The funds replace a $500m bridging loan the company has relied on for the past year that matures by the end of this month. Emirates Steel, based in Musaffah, is in the middle of a $2.3bn expansion programme that will increase the amount and variety of products the company makes and vertically integrate its operations to control nearly every stage of the steel-making process from iron oxide pellets to delivery of re-bar to construction sites.

The company announced last week that the expansion projects and improvement in UAE steel market conditions had allowed it to increase output by 45 per cent in the second quarter compared with the same period last year. Eighty per cent of the company's output is sold on the domestic market - mainly Abu Dhabi - while the rest is exported to other GCC states, Jordan, the Indian sub-continent and east Asia.
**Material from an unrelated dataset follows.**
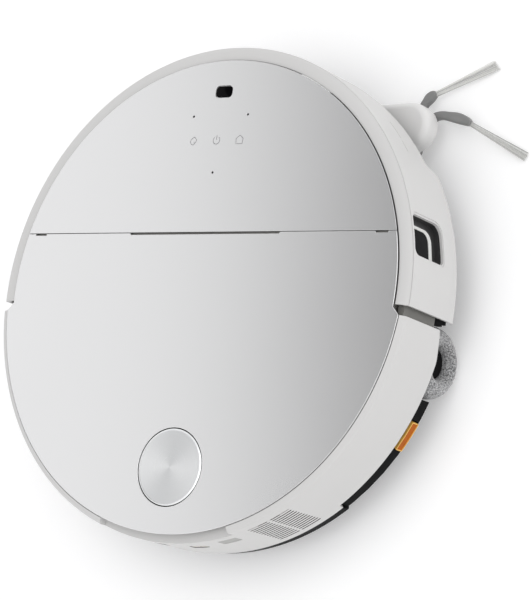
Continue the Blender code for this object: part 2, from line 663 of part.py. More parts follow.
# ---------------------------------------------------------------- roller mop
def make_mop(mat):
    outer, hole = MOP_R, MOP_HOLE_R
    arc = []
    for i in range(6):
        turn = math.pi / 2 * i / 5
        arc.append((outer - MOP_FILLET + MOP_FILLET * math.sin(turn),
                    MOP_RIGHT_X + MOP_FILLET * (1 - math.cos(turn))))
    profile = [(hole, MOP_RIGHT_X)] + arc
    left_round = 0.0030
    profile += [(outer, MOP_LEFT_X - left_round), (outer - left_round, MOP_LEFT_X), (hole, MOP_LEFT_X)]
    sleeve = turned_on_x("mop_sleeve", profile, MOP_Y, MOP_Z, mat["plush"], 40)
    core_r = hole - GAP
    core = turned_on_x("mop_core", [(0.0, MOP_RIGHT_X + 0.0030), (core_r, MOP_RIGHT_X + 0.0030),
                                    (core_r, MOP_LEFT_X + 0.0020), (0.0038, MOP_LEFT_X + 0.0020),
                                    (0.0038, MOP_LEFT_X + 0.0100), (0.0, MOP_LEFT_X + 0.0100)],
                       MOP_Y, MOP_Z, mat["black"], 24)
    roof_low, roof_high = 0.0312, 0.0334
    front, back = 0.0090, 0.0606
    carriage = block("mop_carriage", (-0.1430, front, roof_low), (MOP_LEFT_X + 0.0090, back, roof_high),
                     mat["black"])
    for name, low, high in (("carriage_front", front, front + 0.0006), ("carriage_back", back - 0.0006, back)):
        unite(carriage, block(name, (-0.1430, low, 0.0100), (MOP_LEFT_X + 0.0090, high, roof_high)))
    end = block("carriage_end", (MOP_LEFT_X + 0.0030, front, -0.0050), (MOP_LEFT_X + 0.0090, back, roof_high))
    unite(carriage, end)
    cut(carriage, rod("carriage_bore", 0.0042, MOP_LEFT_X, MOP_LEFT_X + 0.0200, MOP_Y, MOP_Z, steps=16))
    frame = block("mop_lift_frame", (-0.1250, 0.0180, 0.0337), (0.0950, 0.0520, 0.0366), mat["steel"])
    cut(frame, block("lift_frame_window", (-0.1100, 0.0260, 0.0300), (0.0800, 0.0440, 0.0400)))
    block("mop_scraper", (-0.1400, 0.0280, 0.0303), (0.0880, 0.0420, 0.0309), mat["rubber"])
    set_origin(carriage, (0.0, MOP_Y, MOP_Z))
    set_origin(frame, (0.0, MOP_Y, MOP_Z))
    set_origin(bpy.data.objects["mop_scraper"], (0.0, MOP_Y, MOP_Z))
    set_origin(sleeve, (0.0, MOP_Y, MOP_Z))
    set_origin(core, (0.0, MOP_Y, MOP_Z))


def make_latch(side, mat):
    bearing = side * LATCH_BEARING
    label = "right" if side > 0 else "left"
    latch = turned(f"mop_latch_{label}", [(0.1680, 0.0077), (0.1734, 0.0077), (0.1738, 0.0082),
                                          (0.1738, 0.0146), (0.1734, 0.0150), (0.1680, 0.0150)],
                   mat["amber"], bearing - 3.6, bearing + 3.6, steps=3)
    set_origin(latch, (*on_ring(0.1710, bearing), 0.0113))


# ---------------------------------------------------------------- inside
def make_dust_path(mat):
    bin_low, bin_high, wall = (-0.0900, -0.0338, 0.0034), (0.0900, 0.0060, 0.0634), 0.0018
    dustbin = block("dustbin", bin_low, bin_high, mat["clear"])
    cut(dustbin, block("dustbin_cavity", [v + wall for v in bin_low], [v - wall for v in bin_high]))
    cut(dustbin, block("dust_inlet", (-0.0270, -0.0400, 0.0150), (0.0270, -0.0300, 0.0290)))
    pleats = []
    for i in range(12):
        x = 0.0320 + i * 0.0045
        pleats.append((x, -0.0290 if i % 2 else -0.0240))
    outline = pleats + [(x, y + 0.0260) for x, y in pleats[::-1]]
    prism("dust_filter", outline, 0.0430, 0.0600, mat["filter"])
    centre = (0.0620, 0.0360)
    fan = turned("fan_housing", [(0.0120, 0.0482), (0.0290, 0.0482), (0.0290, 0.0662), (0.0, 0.0662),
                                 (0.0, 0.0648), (0.0275, 0.0648), (0.0275, 0.0496), (0.0120, 0.0496)],
                 mat["black"], centre=centre, steps=32)
    cut(fan, block("fan_outlet", (0.0800, 0.0300, 0.0520), (0.1000, 0.0440, 0.0620)))
    impeller = disc("fan_impeller", 0.0240, 0.0510, 0.0524, mat["grey"], centre, 27)
    unite(impeller, disc("impeller_cone", 0.0080, 0.0515, 0.0620, None, centre, 18))
    blades = 9
    for i in range(blades):
        route = []
        for j in range(4):
            share = j / 3
            route.append(on_ring(0.0060 + 0.0170 * share, 360 * i / blades + 38 * share, centre))
        unite(impeller, ribbon(f"impeller_blade_{i}", route, 0.0011, 0.0518, 0.0600))
    set_origin(impeller, (*centre, 0.0510))


def tank_outline(inset, side):
    """A tank between the lidar well and the rear wall, along the wall's curve."""
    x_in, y_in, radius = 0.0330 + inset, 0.0960 + inset, 0.1570 - inset
    x_out = math.sqrt(radius ** 2 - y_in ** 2)
    first = math.atan2(x_in, math.sqrt(radius ** 2 - x_in ** 2))
    last = math.atan2(x_out, y_in)
    points = [(x_in, y_in), (x_out, y_in)]
    for i in range(1, 9):
        turn = last + (first - last) * i / 8
        points.append((radius * math.sin(turn), radius * math.cos(turn)))
    return [(side * x, y) for x, y in points]


def make_tanks(mat):
    low, high, wall = 0.0040, 0.0600, 0.0020
    for side, name in ((-1, "clean_water_tank"), (1, "dirty_water_tank")):
        tank = prism(name, tank_outline(0.0, side), low, high, mat["clear"])
        cut(tank, prism(f"{name}_cavity", tank_outline(wall, side), low + wall, high - wall))
        cut(tank, disc(f"{name}_port", 0.0075, high - 0.0100, high + 0.0100,
                       centre=(side * 0.0760, 0.1160), steps=20))


def make_electrics(mat):
    block("battery_pack", (-0.0720, 0.0660, 0.0036), (0.0720, 0.0930, 0.0470), mat["black"])
    board = block("main_board", (-0.0500, -0.1480, 0.0540), (0.0500, -0.1000, 0.0556), mat["board"])
    for i, (x, y, size, rise) in enumerate(((-0.0300, -0.1250, 0.0160, 0.0020),
                                            (0.0000, -0.1150, 0.0100, 0.0025),
                                            (0.0300, -0.1320, 0.0200, 0.0040))):
        unite(board, block(f"board_chip_{i}", (x - size / 2, y - size / 2, 0.0550),
                           (x + size / 2, y + size / 2, 0.0556 + rise)))
    pump = block("water_pump", (-0.0800, 0.0260, 0.0490), (-0.0440, 0.0480, 0.0630), mat["black"])
    unite(pump, rod("pump_nozzle", 0.0030, -0.0920, -0.0700, 0.0370, 0.0560, steps=12))
    sensor = block("front_sensor_module", (-0.0300, -0.1540, 0.0320), (0.0300, -0.1450, 0.0460),
                   mat["black"])
    for side in (1, -1):
        cut(sensor, block(f"sensor_eye_{side}", (side * 0.0180 - 0.0050, -0.1600, 0.0350),
                          (side * 0.0180 + 0.0050, -0.1500, 0.0430)))
    motor = turned_on_x("main_brush_motor", [(0.0, 0.0350), (0.0110, 0.0350), (0.0110, 0.0760),
                                             (0.0, 0.0760)], -0.1050, 0.0180, mat["steel"], 20)
    disc("arm_swing_motor", 0.0120, 0.0132, 0.0340, mat["steel"], ARM_PIVOT, 20)
    for side, label in ((1, "right"), (-1, "left")):
        middle = 180 - side * CONTACT_BEARING
        band(f"charge_contact_{label}", 0.1722, 0.1749, 0.0430, 0.0490, middle - 1.95, middle + 1.95,
             mat["copper"], 2)
    band("rear_light_window", 0.1722, 0.1749, 0.0458, 0.0542, 162.95, 167.25, mat["light"], 2)


def main():
    clear_scene()
    mat = make_materials()
    make_base(mat)
    make_frame(mat)
    make_rear_shell(mat)
    make_front_panel(mat)
    make_tof_window(mat)
    make_rear_cover(mat)
    make_lidar(mat)
    make_bumper(mat)
    make_side_brush(mat)
    make_main_brush(mat)
    make_drive_wheel(1, mat)
    make_drive_wheel(-1, mat)
    make_caster(mat)
    make_mop(mat)
    make_latch(1, mat)
    make_latch(-1, mat)
    make_dust_path(mat)
    make_tanks(mat)
    make_electrics(mat)


main()
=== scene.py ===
"""Looks of a robot vacuum with a roller mop, built around its packed mechanical model.

Metres, +Z up, the front is -Y and the right side is -X. Bearings are degrees seen from above,
clockwise from the front, so 90 is the right side and 180 the rear.
"""

import math
import random

import bmesh
import bpy
from mathutils import Matrix, Vector


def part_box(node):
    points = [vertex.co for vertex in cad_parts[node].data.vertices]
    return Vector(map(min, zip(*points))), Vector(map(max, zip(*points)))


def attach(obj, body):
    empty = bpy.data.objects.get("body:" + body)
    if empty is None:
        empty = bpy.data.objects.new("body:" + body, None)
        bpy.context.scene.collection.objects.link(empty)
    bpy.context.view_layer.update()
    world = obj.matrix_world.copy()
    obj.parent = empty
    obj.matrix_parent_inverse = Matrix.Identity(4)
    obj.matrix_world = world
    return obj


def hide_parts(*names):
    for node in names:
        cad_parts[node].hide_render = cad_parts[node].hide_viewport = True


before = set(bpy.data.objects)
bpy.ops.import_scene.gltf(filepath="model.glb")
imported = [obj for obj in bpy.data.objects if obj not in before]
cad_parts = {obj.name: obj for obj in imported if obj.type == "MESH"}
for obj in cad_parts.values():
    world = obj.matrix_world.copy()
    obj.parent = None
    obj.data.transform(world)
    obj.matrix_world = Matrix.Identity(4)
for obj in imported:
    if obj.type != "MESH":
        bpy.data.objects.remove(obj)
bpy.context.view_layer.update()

bl_info = {
    "name": "Robot vacuum looks",
    "version": (1, 0, 0),
    "blender": (4, 5, 0),
    "location": "3D View > Sidebar > Robot vacuum",
    "description": "Detailed pieces and finishes for a robot vacuum with a roller mop",
    "category": "Object",
}

TOP_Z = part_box("rear_top_cover")[1].z
FLOOR_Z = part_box("mop_sleeve")[0].z - 0.0003
BODY_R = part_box("bumper")[1].x + 0.0001
LIDAR = sum(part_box("lidar_cap"), Vector()) / 2
SLEEVE_LOW, SLEEVE_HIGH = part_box("mop_sleeve")
ROLLER = (SLEEVE_LOW + SLEEVE_HIGH) / 2
# How far a cutter reaches on both sides of the round wall, as two radii.
THROUGH_WALL = (0.1600, 0.1900)
# Radius of the flat middle of the top plates, inside their rounded edge.
PLATE_CORE_R = 0.1572
PIVOT = Vector((-0.0700, -0.1150, 0.0))
HUB = Vector((-0.1120, -0.1180, 0.0))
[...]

Since last year, the company has weighed a third-stage output increase, either through acquiring a rival company or constructing a new integrated steel plant at Taweelah, near the Dubai border. The company was reported last year to have made an offer to buy Shadeed Iron and Steel, based in Sohar, Oman, but has made no reference to the deal in months. Expansion plans were still at too early a stage to arrange financing, Mr Pope said. "We are currently at the feasibility stage for our expansion projects," he said.